Les forces de police, de gendarmerie et de l'armée seront massivement mobilisées pendant cette période afin d'assurer une surveillance de proximité, encore renforcée après les actes de terrorisme du 11 septembre.
Le passage à l'euro est l'affaire de tous et chacun doit assumer sa part. L'Etat supporte des charges considérables au titre du remplacement de la monnaie fiduciaire, de la sécurité, de l'adaptation à l'euro de ses propres services et de l'organisation d'ensemble de ce grand événement.
L'Etat a déjà pris plusieurs mesures pour faciliter l'équipement des professionnels. Le prix d'acquisition des matériels et logiciels d'une valeur unitaire inférieure à 2 500 francs - vous convertirez ! (Sourire) - peuvent passer en charge déductible des bénéfices. C'est un point positif. Le projet de loi MURCEF, portant mesures urgentes de réformes à caractère économique et financier, qui est en cours d'examen par le Parlement, prévoit un amortissement accéléré sur douze mois des matériels destinés à permettre l'encaissement en euros, y compris le matériel de pesage. Une mesure supplémentaire de crédit d'impôt ne me paraît donc pas appropriée.
L'allégement des commissions pour les paiements par carte bancaire inférieurs à 30 euros, souhaité par la Confédération générale de l'alimentation de détail, est légitime. Dans l'immédiat, il est préférable d'aboutir par une négociation commerciale avec les banques. L'augmentation de la garantie de paiement des chèques à 30 euros est de nature à diminuer la vigilance à l'égard des chèques, ce qui paraît contre-productif pour les commerçants.
Les pouvoirs publics feront tout ce qui est en leur pouvoir pour alléger les contraintes dues au passage à l'euro fiduciaire. Je suis sûr que les commerçants prendront toute leur part à la mise en place de l'euro.
M. Emmanuel Hamel. Maintenez le franc !
M. Dominique Leclerc. Je demande la parole.
M. le président. La parole est à M. Leclerc.
M. Dominique Leclerc. Monsieur le ministre, ce matin, je voulais appeler votre attention sur les inquiétudes qu'éprouvent les uns et les autres à quelques semaines de l'arrivée de l'euro.
Ainsi, comme vous le savez, les particuliers nourrissent des craintes quant au niveau des prix, et l'on peut s'interroger sur les moyens dont disposent les services départementaux de la concurrence et des prix.
Les professionnels s'inquiètent également, comme je vous l'ai indiqué voilà quelques instants, d'une situation qui ne sera pas simple. Déjà, hier, exerçant mon activité professionnelle, j'ai dû encaisser différemment des chèques en euros et en francs.
Et, après le stade des professionnels, interviennent le système et le réseau bancaires : or, on observe déjà des confusions entre francs et euros dans les relevés bancaires, alors que, pourtant, l'informatique règne sur la pratique professionnelle.

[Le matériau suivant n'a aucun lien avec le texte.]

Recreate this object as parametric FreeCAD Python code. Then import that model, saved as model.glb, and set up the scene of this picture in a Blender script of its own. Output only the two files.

Par ailleurs, comme représentant d'une collectivité locale, je dois, comme mes collègues, transférer de francs en euros des contrats d'emprunt : or, quelle n'a pas été ma surprise de constater le caractère non négligeable en faveur du système bancaire des différences résultant des conversions effectuées entre francs et euros !
Je demande donc instamment au Gouvernement d'accroître la vigilance à tous ces stades et de mettre en place certains moyens afin que nous réussissions ce passage du franc à l'euro, alors même que la juxtaposition des deux monnaies entre le 1er janvier et le 17 février ne sera pas exempte de problèmes.